Crossroads Guitar Festival

Buddy Guy

Buddy Guy was born in Louisiana in 1936 to a sharecropper’s family and raised on a plantation near the small town of Lettsworth. Guy was all of seven years old when he fashioned his first makeshift "guitar" - a two-string contraption attached to a piece of wood and secured with his mother’s hairpins. It would be nearly another decade, however, before Guy would own an actual guitar - a Harmony acoustic that now proudly sits on display at the Rock and Roll Hall of Fame in Cleveland.

By late 1955, his heart and mind were already firmly attached to the guitar and the blues sounds he heard emanating from the radio, but a future in Chicago, at least then, wasn’t in the picture. But by the summer of 1957 a friend who worked in Chicago returned to Louisiana and said Guy should go to Chicago and could do well playing the guitar.

It was September 25, 1957 - a date Guy would cite countless times in interviews over the ensuing decades - when he boarded the 8:14 am train in Hammond, Louisiana, arriving in Chicago just before midnight. In an instant, his world had changed.
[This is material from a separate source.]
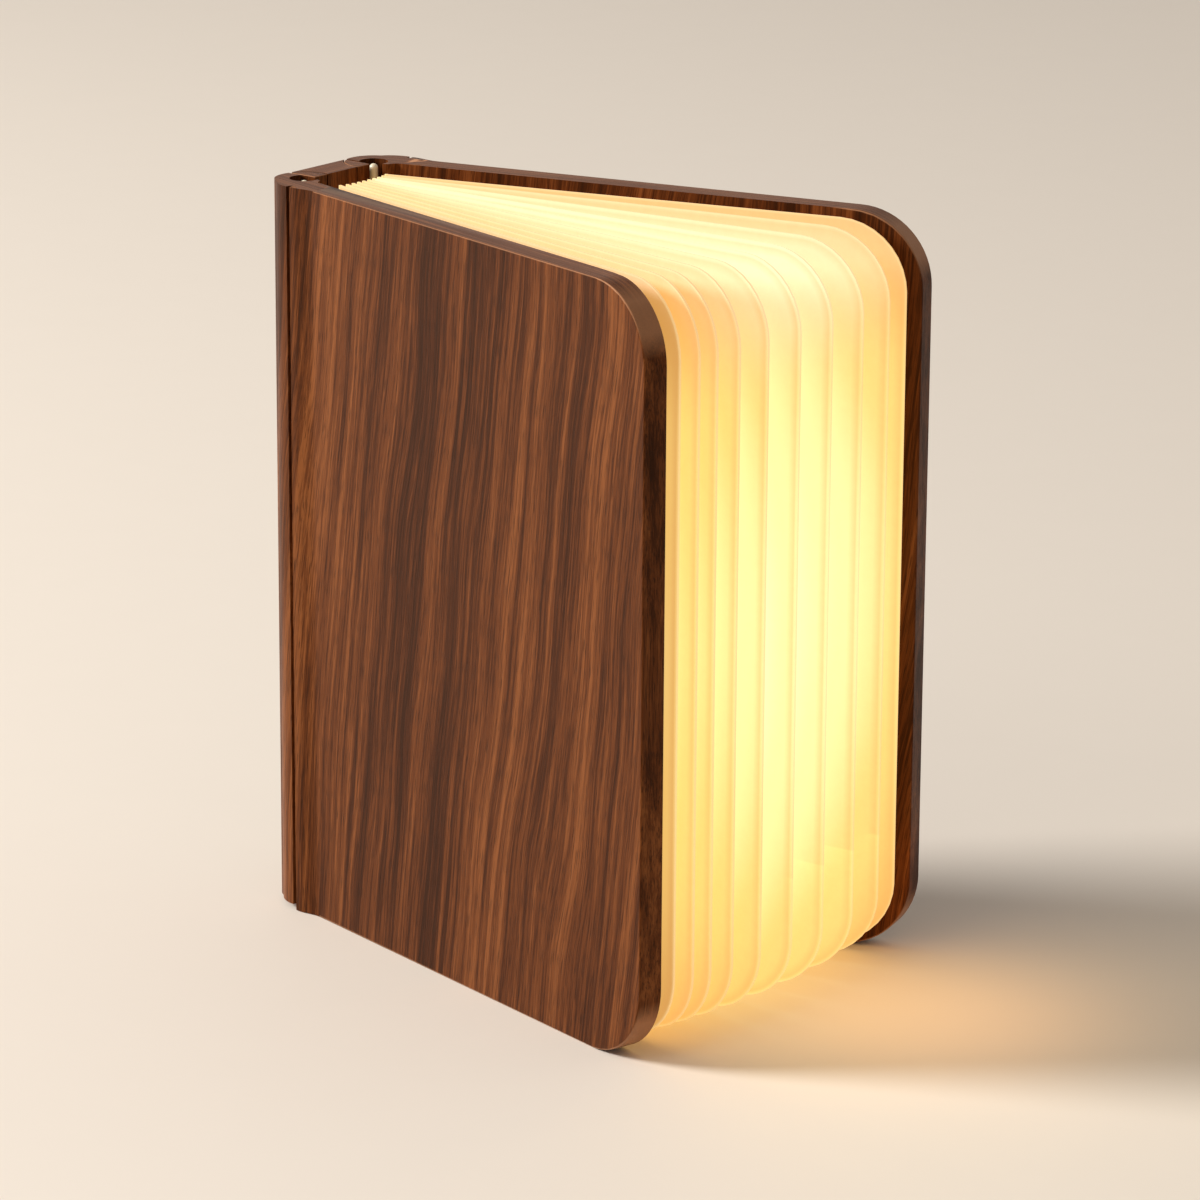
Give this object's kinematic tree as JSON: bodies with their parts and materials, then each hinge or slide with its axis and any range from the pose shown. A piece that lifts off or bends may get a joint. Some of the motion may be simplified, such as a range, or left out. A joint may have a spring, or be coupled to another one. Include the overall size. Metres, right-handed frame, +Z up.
{
  "type": "folding book lamp",
  "caption": "Lamp shaped like a book: two walnut covers hinged on a spine board open a fan of glowing paper pages that turn with them.",
  "frame": {"origin": "centre of the spine board's bottom face, on the table", "axes": "+Z up along the spine, +Y out of the spine's outer face, so the pages fan towards -Y; the front cover is on -X and the back cover on +X"},
  "size_m": [0.129, 0.1766, 0.215],
  "materials": {
    "walnut": "satin oiled walnut",
    "page_paper": "matt glowing paper",
    "brass": "satin",
    "steel": "satin",
    "circuit": "matt circuit board",
    "chips": "light chip",
    "frosted": "frosted diffuser",
    "ivory_plastic": "matt",
    "ivory_paint": "satin",
    "black_plastic": "matt",
    "battery_wrap": "gloss wrap",
    "magnet": "plated"
  },
  "bodies": {
    "spine": {"spine_board": "walnut", "light_tray": "steel", "led_strip": "circuit", "led_chips": "chips", "diffuser_lower": "frosted", "diffuser_upper": "frosted", "comb_low": "ivory_plastic", "comb_mid": "ivory_plastic", "comb_top": "ivory_plastic", "control_board": "circuit", "charging_socket": "steel", "socket_tongue": "black_plastic", "hall_sensor": "black_plastic", "battery_lower": "battery_wrap", "battery_upper": "battery_wrap", "front_knuckle_low": "brass", "front_knuckle_mid": "brass", "front_knuckle_top": "brass", "back_knuckle_low": "brass", "back_knuckle_mid": "brass", "back_knuckle_top": "brass", "knuckle_screws": "steel", "tray_screws": "steel", "front_hinge_pin": "ivory_paint", "back_hinge_pin": "ivory_paint"},
    "front_leaf": {"front_cover": "walnut", "front_barrel_inserts": "walnut", "front_bushes": "brass", "front_magnets": "magnet", "front_magnet_plugs": "walnut", "sensor_magnet": "magnet"},
    "back_leaf": {"back_cover": "walnut", "back_barrel_inserts": "walnut", "back_bushes": "brass", "back_magnets": "magnet", "back_magnet_plugs": "walnut"},
    "page_1_leaf": {"page_1": "page_paper"},
    "page_2_leaf": {"page_2": "page_paper"},
    "page_3_leaf": {"page_3": "page_paper"},
    "page_4_leaf": {"page_4": "page_paper"},
    "page_5_leaf": {"page_5": "page_paper"},
    "page_6_leaf": {"page_6": "page_paper"},
    "page_7_leaf": {"page_7": "page_paper"},
    "page_8_leaf": {"page_8": "page_paper"},
    "page_9_leaf": {"page_9": "page_paper"},
    "page_10_leaf": {"page_10": "page_paper"}
  },
  "joints": [
    {"name": "front_cover_hinge", "type": "hinge", "parent": "spine", "child": "front_leaf", "pos_m": [-0.015, -0.0033, 0], "axis": [0, 0, -1], "range_deg": [-14.3, 75.7]},
    {"name": "back_cover_hinge", "type": "hinge", "parent": "spine", "child": "back_leaf", "pos_m": [0.015, -0.0033, 0], "axis": [0, 0, 1], "range_deg": [-14.3, 75.7]},
    {"name": "page_1_hinge", "type": "hinge", "parent": "spine", "child": "page_1_leaf", "pos_m": [-0.0099, -0.0125, 0], "axis": [0, 0, 1], "range_deg": [-68.04, 12.87]},
    {"name": "page_2_hinge", "type": "hinge", "parent": "spine", "child": "page_2_leaf", "pos_m": [-0.0077, -0.0132, 0], "axis": [0, 0, 1], "range_deg": [-62.16, 11.76]},
    {"name": "page_3_hinge", "type": "hinge", "parent": "spine", "child": "page_3_leaf", "pos_m": [-0.0055, -0.0135, 0], "axis": [0, 0, 1], "range_deg": [-56.28, 10.65]},
    {"name": "page_4_hinge", "type": "hinge", "parent": "spine", "child": "page_4_leaf", "pos_m": [-0.0033, -0.01359, 0], "axis": [0, 0, 1], "range_deg": [-46.7, 8.84]},
    {"name": "page_5_hinge", "type": "hinge", "parent": "spine", "child": "page_5_leaf", "pos_m": [-0.0011, -0.0136, 0], "axis": [0, 0, 1], "range_deg": [-31.81, 6.03]},
    {"name": "page_6_hinge", "type": "hinge", "parent": "spine", "child": "page_6_leaf", "pos_m": [0.0011, -0.0136, 0], "axis": [0, 0, 1], "range_deg": [-12.69, 2.41]},
    {"name": "page_7_hinge", "type": "hinge", "parent": "spine", "child": "page_7_leaf", "pos_m": [0.0033, -0.01359, 0], "axis": [0, 0, 1], "range_deg": [-1.64, 8.58]},
    {"name": "page_8_hinge", "type": "hinge", "parent": "spine", "child": "page_8_leaf", "pos_m": [0.0055, -0.0135, 0], "axis": [0, 0, 1], "range_deg": [-6.15, 32.46]},
    {"name": "page_9_hinge", "type": "hinge", "parent": "spine", "child": "page_9_leaf", "pos_m": [0.0077, -0.0132, 0], "axis": [0, 0, 1], "range_deg": [-10.76, 56.87]},
    {"name": "page_10_hinge", "type": "hinge", "parent": "spine", "child": "page_10_leaf", "pos_m": [0.0099, -0.0125, 0], "axis": [0, 0, 1], "range_deg": [-14.17, 74.93]}
  ],
  "couplings": [
    {"joint": "back_cover_hinge", "follows": "front_cover_hinge", "ratio": 1},
    {"joint": "page_1_hinge", "follows": "front_cover_hinge", "ratio": -0.8986},
    {"joint": "page_2_hinge", "follows": "front_cover_hinge", "ratio": -0.8209},
    {"joint": "page_3_hinge", "follows": "front_cover_hinge", "ratio": -0.7432},
    {"joint": "page_4_hinge", "follows": "front_cover_hinge", "ratio": -0.6166},
    {"joint": "page_5_hinge", "follows": "front_cover_hinge", "ratio": -0.42},
    {"joint": "page_6_hinge", "follows": "front_cover_hinge", "ratio": -0.1674},
    {"joint": "page_7_hinge", "follows": "front_cover_hinge", "ratio": 0.1131},
    {"joint": "page_8_hinge", "follows": "front_cover_hinge", "ratio": 0.4285},
    {"joint": "page_9_hinge", "follows": "front_cover_hinge", "ratio": 0.751},
    {"joint": "page_10_hinge", "follows": "front_cover_hinge", "ratio": 0.9895}
  ]
}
Within months, Guy had taken up residency in Chicago’s fabled 708 Club. His first appearance followed a set by Otis Rush. Then Guy met Muddy Waters who’d arrived at the club in a red Chevrolet. It was the first time Guy had ever seen the blues giant, who happened to live nearby. The great Waters was 21 years Guy’s senior, but the younger man quickly earned the respect of the long-established star.

By the early 1960s, Guy was a first-call session man at Chess Records. In addition, he began to cut a considerable catalog of sides under his own name. Many fans and critics have lauded Guy’s singles output from 1960 to 1967. As a session man, he backed the likes of Waters, Howlin’ Wolf, Little Walter and Sonny Boy Williamson.

By the decade’s end Guy was staking out new creative territory, cutting albums like 1967’s I Left My Blues In San Francisco, his last effort for Chess, and 1968’s A Man And The Blues for Vanguard. There were no fewer than 20 releases under Guy’s name during the 1970s and ’80s, the best of them collaborations with the late harp master Junior Wells.

But by the time the Eighties became the Nineties, Guy amazingly didn’t even have a domestic record deal.

But life, as Guy has long since learned, is loaded with unpredictable twists and turns - and Guy’s life was about to enter a new stratosphere of commercial success. His first three albums for Silvertone - the 1991 comeback smash Damn Right, I’ve Got the Blues (reissued in 2005), 1993’s Feels Like Rain and 1994’s Slippin' In - all earned Grammy Awards. Suddenly, it was cool to like Buddy Guy.

Guy’s legend has only grown throughout the Nineties and the early 21st century. Subsequent releases like the eminently satisfying Live: The Real Deal (1996), the daring Heavy Love (1998) and 2001’s Sweet Tea have demonstrated that Guy, while firmly ensconced in his blues roots, has always tried to keep his music looking forward—even at the risk of alienating lovers of traditional blues sounds.

And now, the story continues with Bring ‘Em In, which finds the 69-year old Guy trading licks with the likes of Carlos Santana (I Put a Spell On You) and John Mayer (on the Otis Redding-penned I’ve Got Dreams To Remember). Internationally acclaimed, a Grammy winner and now an inductee of the Rock and Roll Hall of Fame.

"He was for me what Elvis was probably like for other people," Eric Clapton remembered at Guy’s Rock and Roll Hall of Fame induction in 2005. "My course was set, and he was my pilot."

Buddy Guy has firmly cemented a blues legacy that places him squarely in the company of his heroes who came before.